One last question-if you can give any advice about maintaining a shop as an experience for people-what would it be? I think what you are doing with the signings is great. How can we encourage more shops to think more along the lines of being open to how we navigate record shops for example-what is the best way to get to our (cringe) High Fidelity moment in photography shops?
JD: Maybe if we’d known what we were getting into we would have been more cautious, but I don’t think we would have done anything differently. We knew from the start that it had to be a pure vision, or it wouldn’t be worth doing, and that we wouldn’t have an audience if we diluted it. Thomas and I had both been in bands that had toured around little venues where the promoters were doing it more out of love than money, and there’s something of that attitude in it.

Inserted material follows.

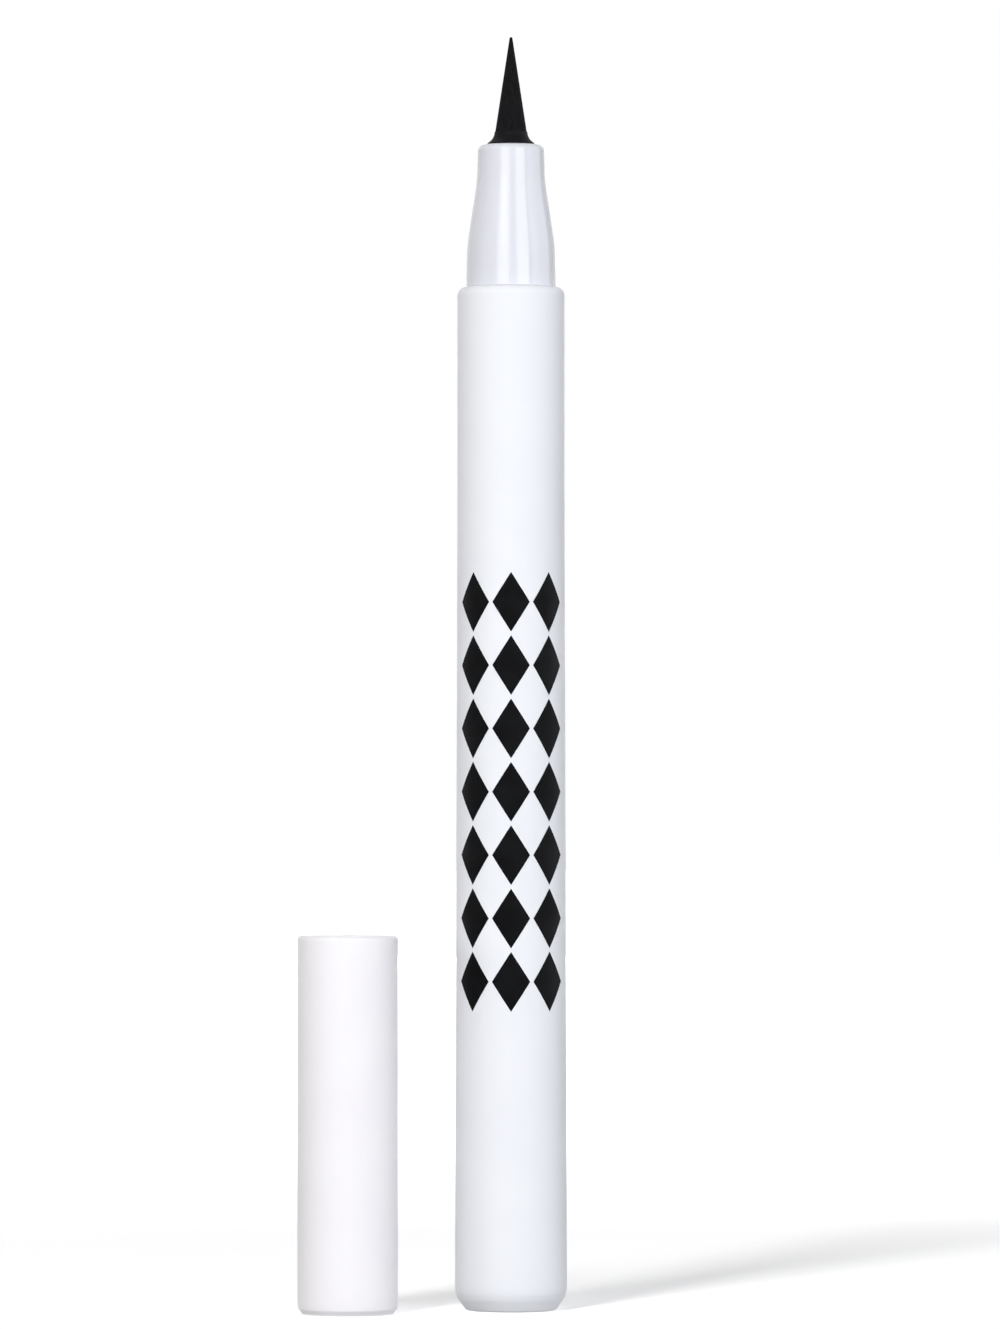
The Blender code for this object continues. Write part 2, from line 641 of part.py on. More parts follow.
def main():
    clear_scene()
    white = finish("matte_white", (0.93, 0.93, 0.95), 0.55)
    gloss_white = finish("gloss_white", (0.9, 0.91, 0.94), 0.15)
    natural = finish("natural_plastic", (0.82, 0.83, 0.84), 0.4)
    black_plastic = finish("black_plastic", (0.012, 0.012, 0.014), 0.35)
    black_felt = finish("black_felt", (0.01, 0.01, 0.011), 0.9)
    grey_rubber = finish("grey_rubber", (0.25, 0.26, 0.28), 0.6)
    steel = finish("steel", (0.7, 0.7, 0.72), 0.2, 1.0)

    pen = axis_empty("pen_axis", (0, 0, 0))
    placed("barrel", barrel(), white, pen)
    placed("tail_plug", tail_plug(), white, pen)
    placed("ink_tank", ink_tank(), natural, pen)
    placed("tank_plug", tank_plug(), natural, pen)
    tank_seal = seal_ring(TANK_SEAL_MIDDLE, TANK_SEAL_SECTION)
    placed("tank_seal", tank_seal, grey_rubber, pen, (0, 0, TANK_SEAL_Z))
    front_seal = seal_ring(FRONT_SEAL_MIDDLE, FRONT_SEAL_SECTION)
    placed("front_seal", front_seal, grey_rubber, pen, (0, 0, FRONT_SEAL_Z))
    placed("grip_section", grip_section(), gloss_white, pen)
    placed("tip_collar", tip_collar(), black_plastic, pen)
    placed("felt_nib", felt_nib(), black_felt, pen)
    nib_holder(pen, natural)
    collector(pen, natural)
    placed("partition", partition(), grey_rubber, pen)
    placed("feed_rod", feed_rod(), black_felt, pen)
    for number, side in ((1, -1), (2, 1)):
        mixing_ball(number, side, pen, steel)

    cap = axis_empty("cap_axis", (CAP_X, CAP_Y, 0))
    placed("cap_shell", cap_shell(), white, cap)
    placed("cap_spring", cap_spring(), steel, cap)
    inner_cap_axis = axis_empty("inner_cap_axis", (0, 0, INNER_MOUTH), cap)
    placed("inner_cap", inner_cap(), natural, inner_cap_axis)

    ball_travel = ROD_END_Z - SEAT_GAP - BALL_RADIUS - BALL_REST_Z
    inner_travel = CAP_CEILING - INNER_TOP - 2 * SPRING_POST_LENGTH - SEAT_GAP
    print(f"shoulder {SHOULDER_Z:.5f}, nib point {NIB_POINT_Z:.5f}, cap length {CAP_TOP:.5f} m")
    print(f"cap stands at ({CAP_X:.5f}, {CAP_Y:.5f}), cap radius {CAP_RADIUS:.5f} m")
    print(f"balls: radius {BALL_RADIUS:.5f}, travel {ball_travel:.5f} m")
    print(f"inner cap: mouth {INNER_MOUTH:.5f}, bore {INNER_BORE:.5f}, ceiling {INNER_CEILING:.5f} m")
    print(f"inner cap's travel {inner_travel:.5f}, cap's ceiling {CAP_CEILING:.5f}, bead {BEAD_RADIUS:.5f} m")


main()
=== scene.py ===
# %% [markdown]
# # A liquid eyeliner pen beside its cap
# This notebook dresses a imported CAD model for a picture. The CAD model already has every piece at its true
# size and place, so it is loaded first, as a fixed frame. Each new piece then sits where its CAD solid
# sits, and adds what a coarse solid leaves out: fine facets, soft edges, the print, the fibres of the nib.
#
# The visible box of the CAD model is kept, to prove at the end that the dressed model didn't grow.

# %% Load the frame
import math

import bmesh
import bpy
from mathutils import Matrix, Vector


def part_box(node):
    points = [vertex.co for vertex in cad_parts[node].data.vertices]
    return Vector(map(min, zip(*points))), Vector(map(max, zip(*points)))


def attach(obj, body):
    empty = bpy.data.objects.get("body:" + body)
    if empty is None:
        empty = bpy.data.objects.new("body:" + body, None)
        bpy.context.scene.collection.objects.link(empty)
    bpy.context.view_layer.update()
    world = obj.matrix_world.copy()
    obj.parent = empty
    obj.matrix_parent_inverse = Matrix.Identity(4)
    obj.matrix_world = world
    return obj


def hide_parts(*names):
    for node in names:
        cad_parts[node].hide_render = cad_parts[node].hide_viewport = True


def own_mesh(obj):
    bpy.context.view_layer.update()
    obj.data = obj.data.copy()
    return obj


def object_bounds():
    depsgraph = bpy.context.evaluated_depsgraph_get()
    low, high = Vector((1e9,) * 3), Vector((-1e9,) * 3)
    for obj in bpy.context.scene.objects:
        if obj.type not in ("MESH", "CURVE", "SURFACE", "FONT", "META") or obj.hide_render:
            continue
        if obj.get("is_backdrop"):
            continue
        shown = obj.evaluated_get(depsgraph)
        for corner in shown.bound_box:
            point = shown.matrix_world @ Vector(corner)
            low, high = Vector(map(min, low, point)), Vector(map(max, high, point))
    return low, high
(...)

We concentrated on what we could offer that no one else could, by getting photographers and publishers involved and coming to present and talk about their work, which has been an amazing experience. Photography can be quite a solitary art form, so to have so many fantastic people come to the shop and share their work and thinking to help build a community around what we are doing is more than we could have expected. I guess we’ve been quite cheeky in who we’ve asked to come and show, but we’ve been shown a lot of generosity from all involved.
It feels to me more like the old Rough Trade Shop instore gigs, where artists are showing in the context of where it’s bought, rather than it being a lecture.
Also presenting older work in the context of modern thinking, it’s great to see classic titles up against new books.
So what we have in the shop reflects that, what we feel has stood the test of time, and the best of what is happening right now, from small run self published titles to the big publishing houses. It all carries the same weight.
So in that way there are some similarities with some record shops I’ve admired, in that you know as soon as you walk in if it’s your kind of space or not. Of course there’s work you know, but also it can lead you in other directions, with is quite exciting, things you won’t find anywhere else.
BF: Thank You in Kind! SUPPORT THE SHOPS!